>> Start Data lines
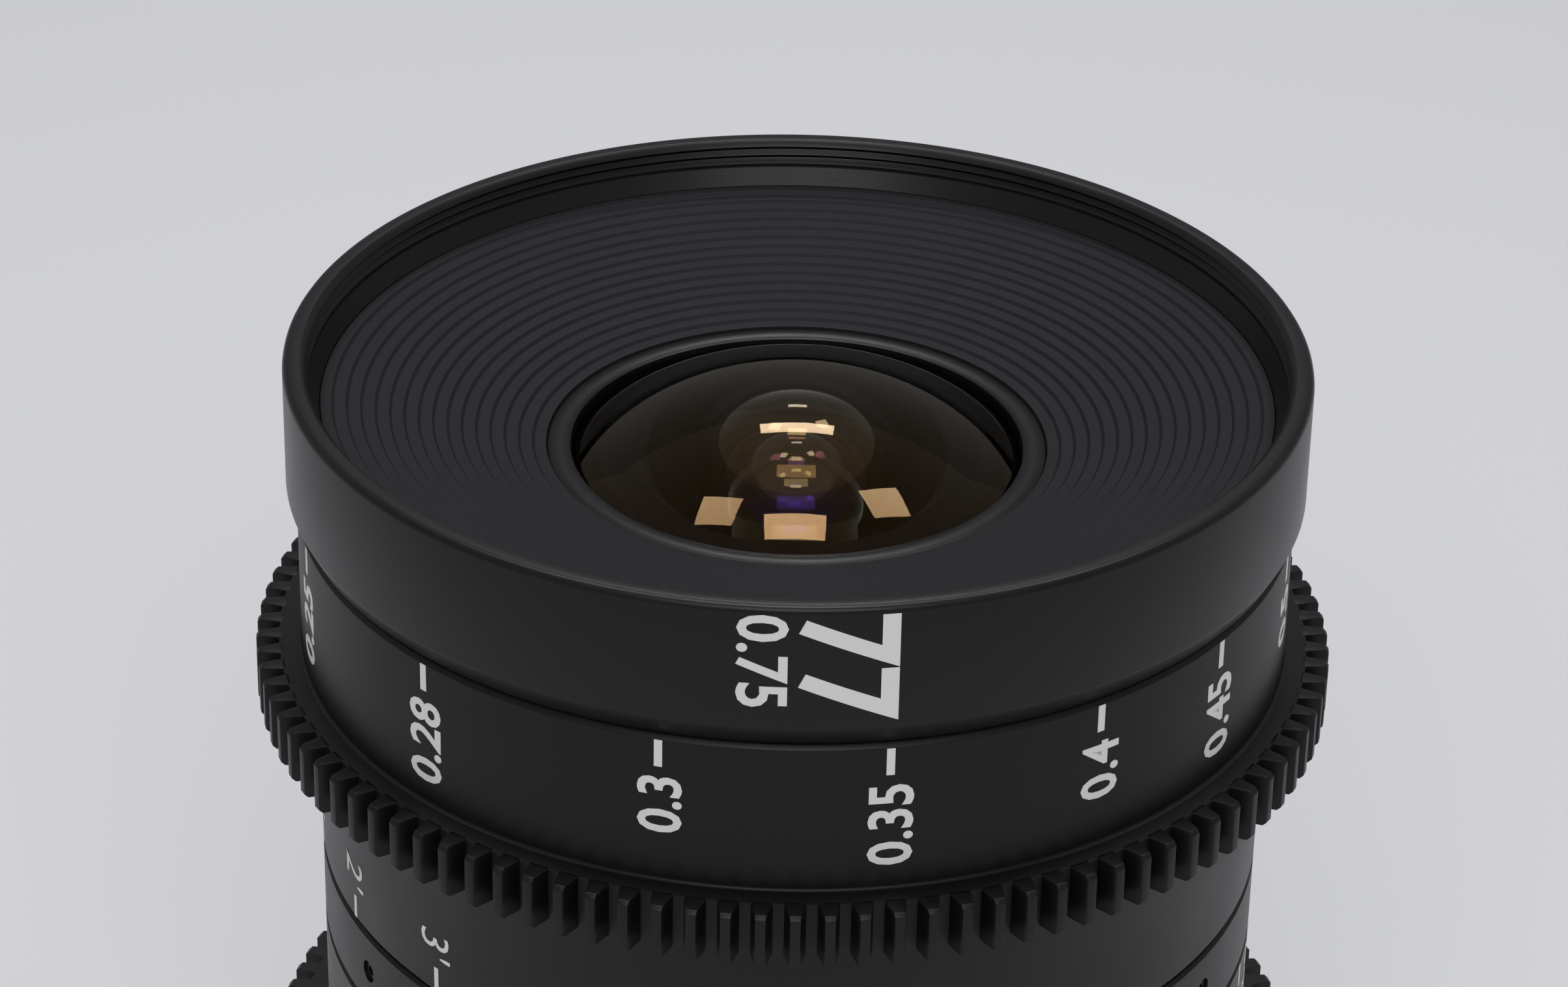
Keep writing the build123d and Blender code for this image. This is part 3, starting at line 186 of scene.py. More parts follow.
class LENS_PG_stage(bpy.types.PropertyGroup):
    """Size of the floor, and strengths of the lamps and of the room's light."""
    floor_size: bpy.props.FloatProperty(name="Floor size", default=6.0, unit="LENGTH",
                                        description="Side of the floor")
    floor_gap: millimetres("Floor gap", 0.05, "From the lens's lowest face down to the floor")
    key_power: bpy.props.FloatProperty(name="Key lamps", default=1.6, unit="POWER",
                                       description="Power of the lamps overhead and in front")
    side_power: bpy.props.FloatProperty(name="Side lamps", default=0.7, unit="POWER",
                                        description="Power of the lamps beside and behind")
    world_strength: bpy.props.FloatProperty(name="Room light", default=0.35,
                                            description="Strength of the even light of the room")


GROUPS = (("lens_front", LENS_PG_front), ("lens_rings", LENS_PG_rings), ("lens_scales", LENS_PG_scales),
          ("lens_colours", LENS_PG_colours), ("lens_stage", LENS_PG_stage))


def linear(value):
    """An sRGB hex value as linear red, green and blue, with full alpha."""
    parts = [int(value[i:i + 2], 16) / 255 for i in (1, 3, 5)]
    return tuple(p / 12.92 if p <= 0.04045 else ((p + 0.055) / 1.055) ** 2.4 for p in parts) + (1.0,)


def add_node(tree, kind, values=None, links=None, into=None, **settings):
    """Adds a node with its settings, its socket values and its links in and out."""
    node = tree.nodes.new(kind)
    for key, value in settings.items():
        setattr(node, key, value)
    for key, value in (values or {}).items():
        node.inputs[key].default_value = value
    for key, socket in (links or {}).items():
        tree.links.new(socket, node.inputs[key])
    for key, socket in (into or {}).items():
        tree.links.new(node.outputs[key], socket)
    return node


def new_material(name, **surface):
    """A material with its principled shader set, and the coordinates that its patterns read."""
    material = bpy.data.materials.new(name)
    material.use_nodes = True
    tree = material.node_tree
    shader = tree.nodes["Principled BSDF"]
    for key, value in surface.items():
        shader.inputs[key.replace("_", " ").title().replace("Ior", "IOR")].default_value = value
    coords = add_node(tree, "ShaderNodeTexCoord").outputs["Object"]
    return material, tree, shader, coords


def two_tones(colour, share):
    """A colour as linear values, and the same colour with its light scaled by a share."""
    base = linear(colour)
    return base, tuple(c * share for c in base[:3]) + (1.0,)


def vary(tree, shader, pattern, tones=None, rough=None, bump=None, relief=None):
    """Lets a pattern vary a surface between two tones and two roughnesses, and gives it a relief."""
    if tones:
        add_node(tree, "ShaderNodeMix", {"A": tones[0], "B": tones[1]}, {"Factor": pattern},
                 {"Result": shader.inputs["Base Color"]}, data_type="RGBA")
    if rough:
        add_node(tree, "ShaderNodeMapRange", {"To Min": rough[0], "To Max": rough[1]},
                 {"Value": pattern}, {"Result": shader.inputs["Roughness"]})
    if bump:
        add_node(tree, "ShaderNodeBump", {"Distance": bump[0], "Strength": bump[1]},
                 {"Height": relief or pattern}, {"Normal": shader.inputs["Normal"]})


def anodised_aluminium(name, colour, roughness=0.40):
    """Aluminium, bead blasted and then dyed black in its oxide: satin, with a very fine even grain."""
    material, tree, shader, coords = new_material(name, metallic=0.0, roughness=roughness, ior=1.36)
    # A real blast grain is too fine to show, so it is drawn this coarse
    grain_w = 0.22 * MM
    grain_depth = 0.012 * MM
    cloud_w = 9 * MM
    grain = add_node(tree, "ShaderNodeTexNoise", {"Scale": 1 / grain_w, "Detail": 2.0}, {"Vector": coords})
    cloud = add_node(tree, "ShaderNodeTexNoise", {"Scale": 1 / cloud_w, "Detail": 3.0}, {"Vector": coords})
    vary(tree, shader, cloud.outputs["Fac"], two_tones(colour, 1.35), (roughness - 0.05, roughness + 0.06),
         (grain_depth, 0.5), grain.outputs["Fac"])
    return material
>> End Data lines
* **Exercise**: Quote each line above in full, word for word.

* **Reply to the exercise**:
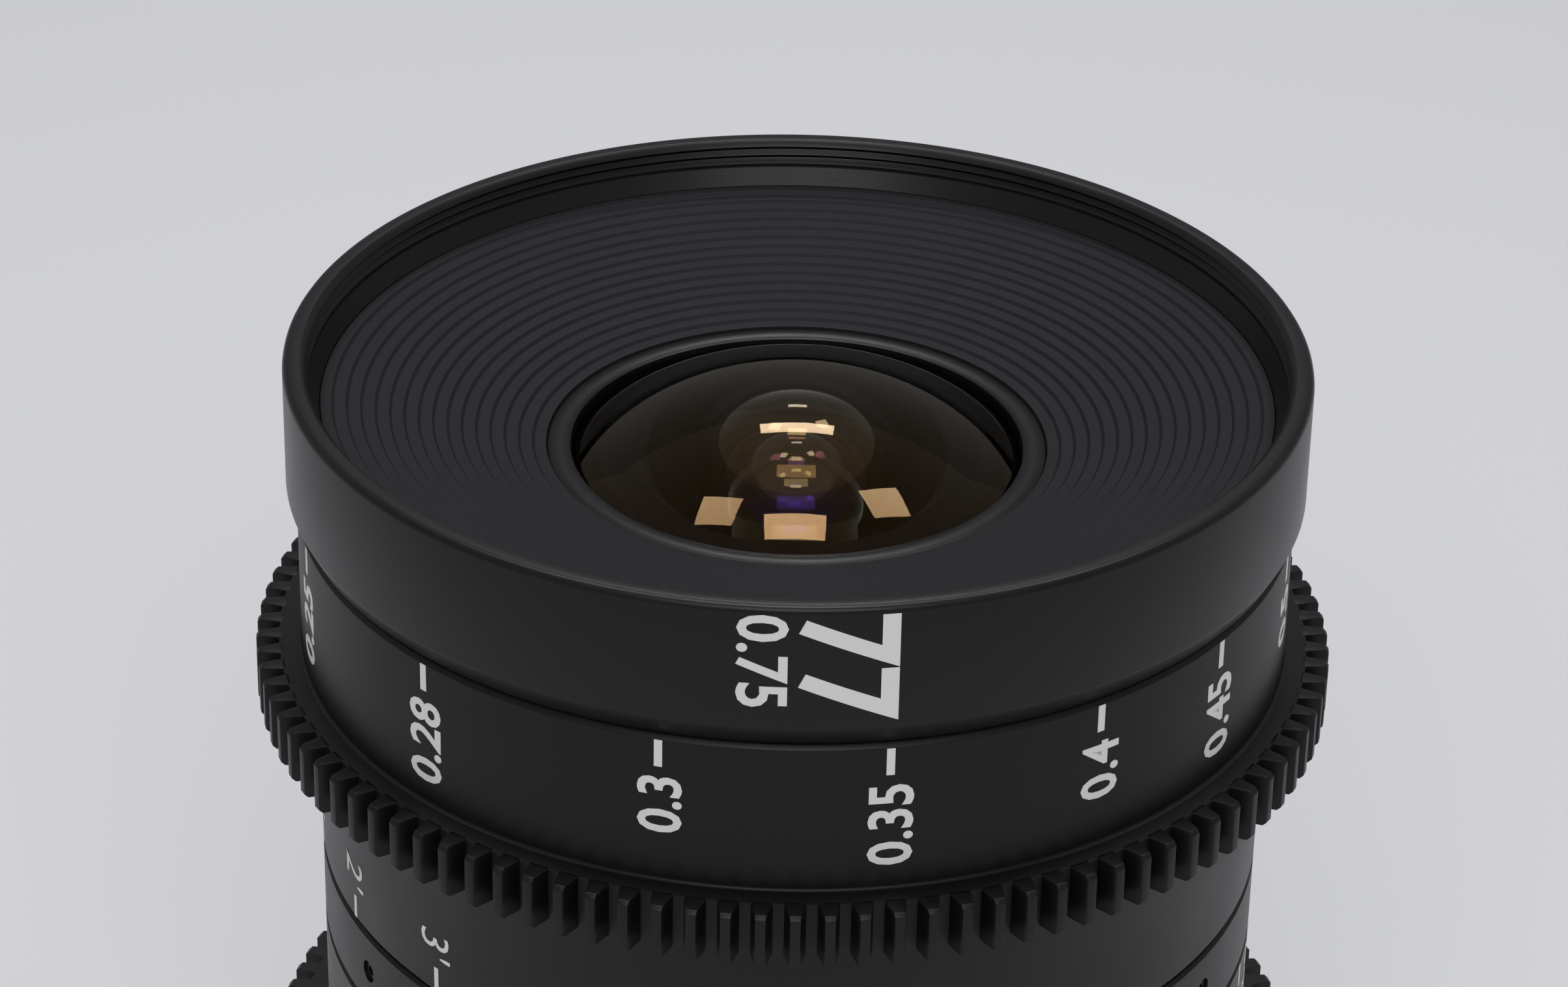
Keep writing the build123d and Blender code for this image. This is part 3, starting at line 186 of scene.py. More parts follow.
class LENS_PG_stage(bpy.types.PropertyGroup):
    """Size of the floor, and strengths of the lamps and of the room's light."""
    floor_size: bpy.props.FloatProperty(name="Floor size", default=6.0, unit="LENGTH",
                                        description="Side of the floor")
    floor_gap: millimetres("Floor gap", 0.05, "From the lens's lowest face down to the floor")
    key_power: bpy.props.FloatProperty(name="Key lamps", default=1.6, unit="POWER",
                                       description="Power of the lamps overhead and in front")
    side_power: bpy.props.FloatProperty(name="Side lamps", default=0.7, unit="POWER",
                                        description="Power of the lamps beside and behind")
    world_strength: bpy.props.FloatProperty(name="Room light", default=0.35,
                                            description="Strength of the even light of the room")


GROUPS = (("lens_front", LENS_PG_front), ("lens_rings", LENS_PG_rings), ("lens_scales", LENS_PG_scales),
          ("lens_colours", LENS_PG_colours), ("lens_stage", LENS_PG_stage))


def linear(value):
    """An sRGB hex value as linear red, green and blue, with full alpha."""
    parts = [int(value[i:i + 2], 16) / 255 for i in (1, 3, 5)]
    return tuple(p / 12.92 if p <= 0.04045 else ((p + 0.055) / 1.055) ** 2.4 for p in parts) + (1.0,)


def add_node(tree, kind, values=None, links=None, into=None, **settings):
    """Adds a node with its settings, its socket values and its links in and out."""
    node = tree.nodes.new(kind)
    for key, value in settings.items():
        setattr(node, key, value)
    for key, value in (values or {}).items():
        node.inputs[key].default_value = value
    for key, socket in (links or {}).items():
        tree.links.new(socket, node.inputs[key])
    for key, socket in (into or {}).items():
        tree.links.new(node.outputs[key], socket)
    return node


def new_material(name, **surface):
    """A material with its principled shader set, and the coordinates that its patterns read."""
    material = bpy.data.materials.new(name)
    material.use_nodes = True
    tree = material.node_tree
    shader = tree.nodes["Principled BSDF"]
    for key, value in surface.items():
        shader.inputs[key.replace("_", " ").title().replace("Ior", "IOR")].default_value = value
    coords = add_node(tree, "ShaderNodeTexCoord").outputs["Object"]
    return material, tree, shader, coords


def two_tones(colour, share):
    """A colour as linear values, and the same colour with its light scaled by a share."""
    base = linear(colour)
    return base, tuple(c * share for c in base[:3]) + (1.0,)


def vary(tree, shader, pattern, tones=None, rough=None, bump=None, relief=None):
    """Lets a pattern vary a surface between two tones and two roughnesses, and gives it a relief."""
    if tones:
        add_node(tree, "ShaderNodeMix", {"A": tones[0], "B": tones[1]}, {"Factor": pattern},
                 {"Result": shader.inputs["Base Color"]}, data_type="RGBA")
    if rough:
        add_node(tree, "ShaderNodeMapRange", {"To Min": rough[0], "To Max": rough[1]},
                 {"Value": pattern}, {"Result": shader.inputs["Roughness"]})
    if bump:
        add_node(tree, "ShaderNodeBump", {"Distance": bump[0], "Strength": bump[1]},
                 {"Height": relief or pattern}, {"Normal": shader.inputs["Normal"]})


def anodised_aluminium(name, colour, roughness=0.40):
    """Aluminium, bead blasted and then dyed black in its oxide: satin, with a very fine even grain."""
    material, tree, shader, coords = new_material(name, metallic=0.0, roughness=roughness, ior=1.36)
    # A real blast grain is too fine to show, so it is drawn this coarse
    grain_w = 0.22 * MM
    grain_depth = 0.012 * MM
    cloud_w = 9 * MM
    grain = add_node(tree, "ShaderNodeTexNoise", {"Scale": 1 / grain_w, "Detail": 2.0}, {"Vector": coords})
    cloud = add_node(tree, "ShaderNodeTexNoise", {"Scale": 1 / cloud_w, "Detail": 3.0}, {"Vector": coords})
    vary(tree, shader, cloud.outputs["Fac"], two_tones(colour, 1.35), (roughness - 0.05, roughness + 0.06),
         (grain_depth, 0.5), grain.outputs["Fac"])
    return material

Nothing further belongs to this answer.